_WHAT TO DO_
Nothing outside the stretch should be returned: give exactly the lines from the line containing "# Blades, extruded from that section" through the line containing "obj.matrix_world = world", including both.
-----
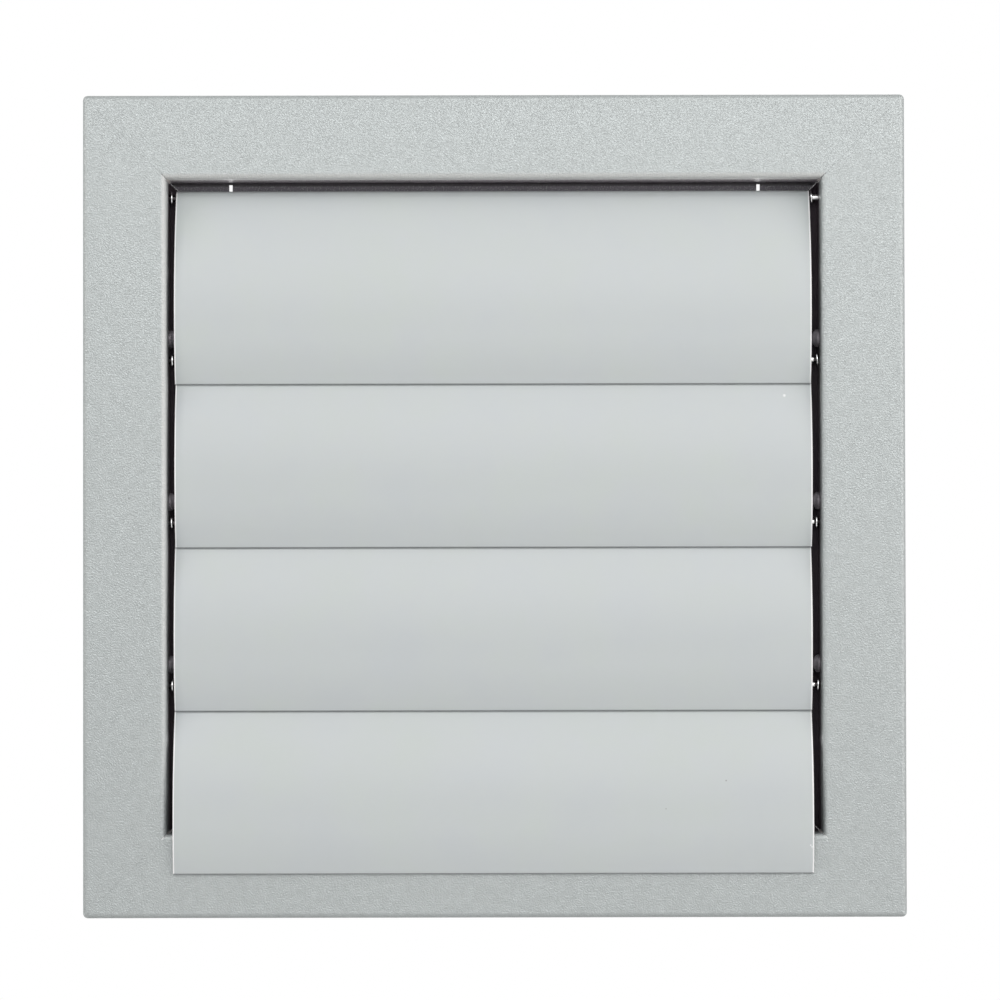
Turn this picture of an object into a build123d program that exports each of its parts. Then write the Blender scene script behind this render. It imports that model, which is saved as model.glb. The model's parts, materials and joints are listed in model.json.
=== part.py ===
from build123d import *
from math import acos, asin, atan2, cos, degrees, hypot, radians, sin, sqrt
import os

# Louvred vent grille: a square frame of four mitred lengths of folded sheet,
# with four curved blades that hang on pins and lap one over the next.
# Millimetres, with X to the right, Y into the wall and Z up.
# The origin is the middle of the opening, in the plane of the wall.

# Frame, folded from sheet
frame_width = 400.0
frame_height = 400.0
frame_depth = 24.0
rail_width = 40.5
sheet = 1.5
bend_radius = 2.5
lip_width = 15.0
corner_radius = 3.0
mitre_gap = 0.06

# Upright slots in the lip of the top rail
slot_width = 1.7
slot_inset = 29.5
slot_offset = 0.4
slot_length = 9.0
slot_margin = 0.3

# Screw holes in the lips of the two jambs
fixing_hole_radius = 2.5
fixing_inset = 44.5

# Blades
blade_count = 4
blade_end_gap = 4.25
blade_offsets = (-0.5, -0.3, -0.6, -0.7)
blade_lap = 12.5
skin = 1.2
hem_radius = 3.3
crown_drop = 51.0
crown_radius = 130.0
flat_drop = 10.0
flat_length = 8.0
toe_radius = 90.0
tip_break = 0.3
lap_clearance = 0.5

# Pivots: a pin in each end of a blade turns in a bearing strip, with a loose washer between
pivot_drop = 8.0
pivot_depth = 17.5
pin_radius = 1.5
pin_length = 21.0
pin_stand_out = 1.0
running_clearance = 0.05
press_clearance = 0.02
flange_clearance = 0.5
washer_radius = 3.5
washer_thickness = 0.5
washer_standoffs = {"left": (1.0, 1.2, 0.9, 1.2), "right": (3.1, 0.6, 1.1, 0.6)}

# Bearing strips of hard plastic, riveted behind the flanges of the jambs
strip_thickness = 2.0
strip_width = 12.0
strip_end_gap = 4.0
seat_clearance = 0.05
rivet_rise = 10.3
rivet_depth = 15.5
rivet_shank_radius = 2.0
rivet_head_radius = 4.5
rivet_head_height = 3.5
rivet_stand_out = 2.0

# Corner brackets, welded inside the mitres
bracket_arm = 66.0
bracket_margin = 4.0
bracket_thickness = 1.5

# Sizes that follow from those above
opening_width = frame_width - 2 * rail_width
opening_height = frame_height - 2 * rail_width
face_y = -frame_depth
slot_spacing = opening_width - 2 * slot_inset
fixing_spacing = opening_height - 2 * fixing_inset
blade_length = opening_width - 2 * blade_end_gap
pivot_y = face_y + pivot_depth
blade_pitch = opening_height / blade_count
blade_drop = blade_pitch + blade_lap
pivot_heights = [opening_height / 2 - pivot_drop - i * blade_pitch for i in range(blade_count)]
rivet_heights = [z + rivet_rise for z in pivot_heights[1:]]
rivet_y = face_y + rivet_depth
fixing_x = (opening_width - lip_width) / 2

UP = Vector(0, 0, 1)
RIGHT = Vector(1, 0, 0)
INWARD = Vector(0, 1, 0)
SIDES = {"left": -1, "right": 1}


def folded_side(outward, reach, half_length):
    """One side of the frame: a folded length with a 45 degree mitre at each end."""
    along = outward.cross(INWARD)
    edge_of_opening = outward * (reach - rail_width) + INWARD * face_y
    with BuildPart() as side:
        # The section is drawn outwards from the edge of the opening and back from the face:
        # the return, the face, the flange and the lip are one strip, filled from its hidden side.
        with BuildSketch(Plane(origin=edge_of_opening, x_dir=outward, z_dir=along)):
            with BuildLine():
                FilletPolyline(
                    (rail_width - sheet, frame_depth),
                    (rail_width - sheet, sheet),
                    (sheet, sheet),
                    (sheet, frame_depth),
                    (-lip_width, frame_depth),
                    radius=[bend_radius - sheet, bend_radius - sheet, bend_radius],
                )
                offset(amount=sheet, side=Side.LEFT)
            make_face()
        extrude(amount=half_length, both=True)
        for end in (-1, 1):
            corner = outward * reach + along * (end * half_length)
            away = (along * end - outward).normalized()
            split(bisect_by=Plane(origin=corner - away * (mitre_gap / 2), z_dir=away), keep=Keep.BOTTOM)
        with BuildSketch(Plane.XZ):
            RectangleRounded(frame_width, frame_height, corner_radius)
        extrude(amount=frame_depth, mode=Mode.INTERSECT, both=True)
    return side.part


def facing_jamb(side, y, z):
    """A plane on the flange of a jamb, looking back into the opening."""
    return Plane(origin=(side * opening_width / 2, y, z), z_dir=(-side, 0, 0))


def keep(piece, label):
    """Name a finished piece and write it to its own file."""
    piece.label = label
    export_step(piece, f"parts/{label}.step")


os.makedirs("parts", exist_ok=True)

# Top rail, with its two narrow slots
top_side = folded_side(UP, frame_height / 2, frame_width / 2)
slot_middle = opening_height / 2 - slot_margin - slot_length / 2
with BuildPart() as frame_top_rail:
    add(top_side)
    with BuildSketch(Plane.XZ.offset(-sheet)):
        with Locations((slot_offset, slot_middle)):
            with GridLocations(slot_spacing, 0, 2, 1):
                Rectangle(slot_width, slot_length)
    extrude(amount=2 * sheet, both=True, mode=Mode.SUBTRACT)
keep(frame_top_rail.part, "frame_top_rail")

# Bottom rail
bottom_side = folded_side(-UP, frame_height / 2, frame_width / 2)
with BuildPart() as frame_bottom_rail:
    add(bottom_side)
keep(frame_bottom_rail.part, "frame_bottom_rail")

# Jambs, with holes for the pins, the rivets and the fixing screws
for name, side in SIDES.items():
    jamb_side = folded_side(RIGHT * side, frame_width / 2, frame_height / 2)
    with BuildPart() as jamb:
        add(jamb_side)
        with Locations(*[facing_jamb(side, pivot_y, z) for z in pivot_heights]):
            Hole(pin_radius + flange_clearance, depth=2 * sheet)
        with Locations(*[facing_jamb(side, rivet_y, z) for z in rivet_heights]):
            Hole(rivet_shank_radius + seat_clearance, depth=2 * sheet)
        with Locations(Plane.XZ.offset(sheet)):
            with Locations((side * fixing_x, 0)):
                with GridLocations(0, fixing_spacing, 1, 2):
                    Hole(fixing_hole_radius, depth=2 * sheet)
    keep(jamb.part, f"frame_{name}_jamb")

# Corner brackets: L plates that lie against the back of the face
bracket_x = frame_width / 2 - bracket_margin
bracket_z = frame_height / 2 - bracket_margin
arm_width = rail_width - 2 * bracket_margin
for rail, up in {"top": 1, "bottom": -1}.items():
    for name, side in SIDES.items():
        with BuildPart() as bracket:
            with BuildSketch(Plane.XZ.offset(-face_y - sheet)) as plate:
                with Locations((side * (bracket_x - bracket_arm / 2), up * (bracket_z - arm_width / 2))):
                    Rectangle(bracket_arm, arm_width)
                with Locations((side * (bracket_x - arm_width / 2), up * (bracket_z - bracket_arm / 2))):
                    Rectangle(arm_width, bracket_arm)
                chamfer(plate.vertices(), length=bracket_margin)
            extrude(amount=-bracket_thickness)
        keep(bracket.part, f"corner_bracket_{rail}_{name}")

# Bearing strips, flat bars behind the flanges
strip_length = opening_height - 2 * strip_end_gap
strip_back = sheet + strip_thickness
for name, side in SIDES.items():
    strip_face = Plane(
        origin=(side * (opening_width / 2 + sheet), 0, 0), x_dir=(0, side, 0), z_dir=(side, 0, 0)
    )
    with BuildPart() as bearing_strip:
        with BuildSketch(strip_face):
            with Locations((side * rivet_y, 0)):
                Rectangle(strip_width, strip_length)
            with Locations(*[(side * pivot_y, z) for z in pivot_heights]):
                Circle(pin_radius + running_clearance, mode=Mode.SUBTRACT)
            with Locations(*[(side * rivet_y, z) for z in rivet_heights]):
                Circle(rivet_shank_radius + seat_clearance, mode=Mode.SUBTRACT)
        extrude(amount=strip_thickness)
    keep(bearing_strip.part, f"bearing_strip_{name}")

# Rivets that hold the strips: a head on the flange, and a shank that comes out behind the strip
for name, side in SIDES.items():
    for number, z in enumerate(rivet_heights, start=2):
        seat = facing_jamb(side, rivet_y, z)
        with BuildPart() as rivet:
            with BuildSketch(seat):
                Circle(rivet_head_radius)
            extrude(amount=rivet_head_height)
            with BuildSketch(seat):
                Circle(rivet_shank_radius)
            extrude(amount=-(strip_back + rivet_stand_out))
        keep(rivet.part, f"rivet_{name}_{number}")

# Washers, loose on the pins: they stand off the flanges by as much as the blades have pushed them
for name, side in SIDES.items():
    for number, (z, standoff) in enumerate(zip(pivot_heights, washer_standoffs[name]), start=1):
        with BuildPart() as washer:
            with BuildSketch(facing_jamb(side, pivot_y, z).offset(standoff)):
                Circle(washer_radius)
                Circle(pin_radius + running_clearance, mode=Mode.SUBTRACT)
            extrude(amount=washer_thickness)
        keep(washer.part, f"washer_{name}_{number}")

# Pins, pressed into the hems of the blades and turning in the strips
pin_tip = opening_width / 2 + strip_back + pin_stand_out
for name, side in SIDES.items():
    for number, z in enumerate(pivot_heights, start=1):
        with BuildPart() as pin:
            with BuildSketch(Plane(origin=(side * pin_tip, pivot_y, z), z_dir=(-side, 0, 0))):
                Circle(pin_radius)
            extrude(amount=pin_length)
        keep(pin.part, f"pin_{name}_{number}")

# Section of a blade, drawn forwards and up from its pivot: the arc of its crown runs
# off the hem, then come a short flat and a tighter arc down to the tip.
arc_reach = crown_radius - hem_radius
crown_centre = Vector(-sqrt(arc_reach**2 - crown_drop**2), -crown_drop)
hem_angle = degrees(atan2(-crown_centre.Y, -crown_centre.X))
flat_angle = degrees(asin(flat_drop / crown_radius))
toe_start = crown_drop + flat_drop + flat_length * cos(radians(flat_angle))
toe_angle = degrees(asin((blade_drop - toe_start) / toe_radius + sin(radians(flat_angle)))) - flat_angle


def blade_outline():
    """The front line of a blade, from its hem to its tip."""
    with BuildLine() as front:
        crown = CenterArc(crown_centre, crown_radius, hem_angle, -(hem_angle + flat_angle))
        flat = Line(crown @ 1, crown @ 1 + (crown % 1) * flat_length)
        JernArc(start=flat @ 1, tangent=flat % 1, radius=toe_radius, arc_size=-toe_angle)
    return front.line


# Each blade hangs closed. The lowest lies on the face of the bottom rail, and each of the
# others leans its tip on the crown of the next. An angle is measured outwards from straight down.
tip_front = blade_outline() @ 1
tip_normal = radians(flat_angle + toe_angle)
tip_back = tip_front - Vector(cos(tip_normal), -sin(tip_normal)) * skin
tip_reach = hypot(tip_back.X, tip_back.Y)
tip_angle = atan2(tip_back.X, -tip_back.Y)
crown_angle = atan2(crown_centre.X, -crown_centre.Y)
closed_angles = [asin((pivot_depth + lap_clearance) / tip_reach) - tip_angle]
for _ in range(blade_count - 1):
    centre_out = arc_reach * sin(crown_angle + closed_angles[0])
    centre_down = blade_pitch + arc_reach * cos(crown_angle + closed_angles[0])
    distance = hypot(centre_out, centre_down)
    touch = crown_radius + lap_clearance
    between = acos((tip_reach**2 + distance**2 - touch**2) / (2 * tip_reach * distance))
    closed_angles.insert(0, atan2(centre_out, centre_down) + between - tip_angle)
print("closed angles of the blades:", [round(degrees(angle), 2) for angle in closed_angles])

# Blades, extruded from that section
for number, (z, angle, offset_x) in enumerate(zip(pivot_heights, closed_angles, blade_offsets), start=1):
    right_end = Plane(
        origin=(blade_length / 2 + offset_x, pivot_y, z),
        x_dir=(0, -cos(angle), sin(angle)),
        z_dir=(-1, 0, 0),
    )
    with BuildPart() as blade:
        with BuildSketch(right_end) as section:
            with BuildLine():
                add(blade_outline())
                offset(amount=skin, side=Side.RIGHT)
            make_face()
            chamfer(section.vertices().sort_by(Axis.Y)[:2], length=tip_break)
            Circle(hem_radius)
            Circle(pin_radius + press_clearance, mode=Mode.SUBTRACT)
        extrude(amount=blade_length)
    keep(blade.part, f"blade_{number}")
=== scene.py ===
# %% [markdown]
# # A louvred vent grille
# The grille is a square frame of folded sheet with four curved blades that hang on pins.
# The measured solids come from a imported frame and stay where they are. This lesson adds
# what the eye looks for: the textured paint, satin blades with rounded edges, domed rivets,
# bright washers, and the light of a plain studio. Every size is in metres.

# %% Load the measured solids
import json
import math

import bpy
from mathutils import Matrix, Vector


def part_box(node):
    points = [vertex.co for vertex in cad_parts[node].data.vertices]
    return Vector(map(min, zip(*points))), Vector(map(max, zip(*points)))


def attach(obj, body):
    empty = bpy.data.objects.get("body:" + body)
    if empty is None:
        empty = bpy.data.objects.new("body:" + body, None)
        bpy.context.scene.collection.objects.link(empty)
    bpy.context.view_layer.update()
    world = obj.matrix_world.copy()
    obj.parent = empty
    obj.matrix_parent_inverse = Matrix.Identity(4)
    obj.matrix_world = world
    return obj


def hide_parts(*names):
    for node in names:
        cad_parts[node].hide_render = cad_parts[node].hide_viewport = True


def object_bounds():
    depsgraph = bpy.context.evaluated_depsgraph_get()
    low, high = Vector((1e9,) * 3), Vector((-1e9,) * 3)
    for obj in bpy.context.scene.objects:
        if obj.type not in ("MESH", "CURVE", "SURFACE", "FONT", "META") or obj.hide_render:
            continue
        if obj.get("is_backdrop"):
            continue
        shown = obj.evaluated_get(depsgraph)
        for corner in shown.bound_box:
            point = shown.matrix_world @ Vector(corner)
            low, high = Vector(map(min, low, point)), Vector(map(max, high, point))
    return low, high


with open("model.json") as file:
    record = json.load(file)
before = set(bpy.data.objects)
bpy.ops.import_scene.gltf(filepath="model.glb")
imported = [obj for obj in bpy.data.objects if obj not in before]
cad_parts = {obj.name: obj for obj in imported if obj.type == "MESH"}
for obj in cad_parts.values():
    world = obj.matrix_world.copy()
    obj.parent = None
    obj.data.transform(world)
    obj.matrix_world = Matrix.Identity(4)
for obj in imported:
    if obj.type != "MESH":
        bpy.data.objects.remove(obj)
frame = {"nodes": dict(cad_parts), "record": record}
low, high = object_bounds()

# %% [markdown]
# ## The camera
# The picture was taken square on from about 1.6 m, with a long lens and the camera a little
# below the middle of the grille: the undersides of the top flange and of the upper blades
# just show. Aiming a camera at a point near the middle gives the same slight upward look,
# so no lens shift is needed.

# %% Place the camera
front_of_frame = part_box("frame_top_rail")[0].y
camera_distance = 1.6
camera_height = -0.020
camera_side = 0.0015
aim_side = 0.0028
aim_height = 0.0027
camera_roll = math.radians(-0.11)
lens_mm = 118.6
sensor_mm = 36.0

camera_data = bpy.data.cameras.new("camera")
camera_data.lens = lens_mm
camera_data.sensor_width = sensor_mm
camera = bpy.data.objects.new("camera", camera_data)
bpy.context.scene.collection.objects.link(camera)
camera.location = (camera_side, front_of_frame - camera_distance, camera_height)
aim = Vector((aim_side, front_of_frame, aim_height)) - camera.location
camera.rotation_mode = "QUATERNION"
camera.rotation_quaternion = (aim.to_track_quat("-Z", "Y").to_matrix()
                              @ Matrix.Rotation(camera_roll, 3, "Z")).to_quaternion()
bpy.context.scene.camera = camera
print("camera stands at", [round(v, 4) for v in camera.location])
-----
_FINISHED ANSWER_
# Blades, extruded from that section
for number, (z, angle, offset_x) in enumerate(zip(pivot_heights, closed_angles, blade_offsets), start=1):
    right_end = Plane(
        origin=(blade_length / 2 + offset_x, pivot_y, z),
        x_dir=(0, -cos(angle), sin(angle)),
        z_dir=(-1, 0, 0),
    )
    with BuildPart() as blade:
        with BuildSketch(right_end) as section:
            with BuildLine():
                add(blade_outline())
                offset(amount=skin, side=Side.RIGHT)
            make_face()
            chamfer(section.vertices().sort_by(Axis.Y)[:2], length=tip_break)
            Circle(hem_radius)
            Circle(pin_radius + press_clearance, mode=Mode.SUBTRACT)
        extrude(amount=blade_length)
    keep(blade.part, f"blade_{number}")
=== scene.py ===
# %% [markdown]
# # A louvred vent grille
# The grille is a square frame of folded sheet with four curved blades that hang on pins.
# The measured solids come from a imported frame and stay where they are. This lesson adds
# what the eye looks for: the textured paint, satin blades with rounded edges, domed rivets,
# bright washers, and the light of a plain studio. Every size is in metres.

# %% Load the measured solids
import json
import math

import bpy
from mathutils import Matrix, Vector


def part_box(node):
    points = [vertex.co for vertex in cad_parts[node].data.vertices]
    return Vector(map(min, zip(*points))), Vector(map(max, zip(*points)))


def attach(obj, body):
    empty = bpy.data.objects.get("body:" + body)
    if empty is None:
        empty = bpy.data.objects.new("body:" + body, None)
        bpy.context.scene.collection.objects.link(empty)
    bpy.context.view_layer.update()
    world = obj.matrix_world.copy()
    obj.parent = empty
    obj.matrix_parent_inverse = Matrix.Identity(4)
    obj.matrix_world = world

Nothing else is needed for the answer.